The city is not an ‘entity’ but a process, and nothing can convince me more of the truth of this than Sim City. I play the city-building game; I get up to make some coffee; when I come back, they’re rioting in the area south-east of the river, the chemical factory is polluting the park, the street cleaners are threatening to strike. Things that no urban-planning documentation could ever say, but Sim City does. Let’s take a quiet look.

Unrest, decay, congestion, poverty and, in the end, even crime are elements of design and city control

Sim City, like all outstanding ideas, has far-reaching origins and emerged from a blur of creativity: consider that in the late 1950s it was held that ‘thinking machines’ would soon replace man. The discipline that postulated this sleight of hand was known as cybernetics. In cybernetics there are no objects, only ‘systems’. In short, the world is one great system made up of sub-systems each, in its turn, composed of other subsystems, and so on. One of these Chinese boxes is the city. Therefore the city is a complicated, or rather complex, superlatively complex, system which can only be explored via cybernetics and the use of the computer.

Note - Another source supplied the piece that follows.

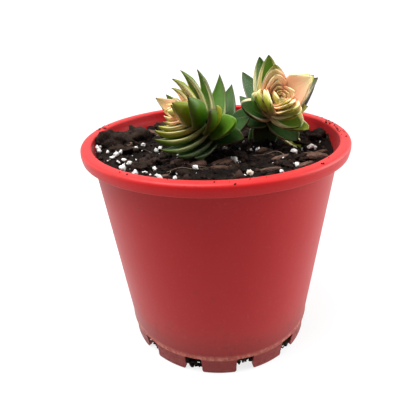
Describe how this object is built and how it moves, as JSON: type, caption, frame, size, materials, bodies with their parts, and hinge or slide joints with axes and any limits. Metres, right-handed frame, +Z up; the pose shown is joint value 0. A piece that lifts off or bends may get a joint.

By the end of the 50s the conceptual apparatus to create Sim City was already in place. But we had to wait for another ten years, until 1969, and a town-planning theorist of the Anglo-American school named Brian Mcloughlin for the arrival of a written plan for Sim City: Urban and Regional Planning: a Systems Approach, one of the fundamental texts in systemic town planning. The city is no longer an ‘entity’, nor is it a landscape or a setting for social conflicts, not even an organism in expansion: the city is a ‘system’ of interacting elements. It is the reflected image of continual mutation. A process. Sim City was already there in full, but the game as such still had to see the light of day.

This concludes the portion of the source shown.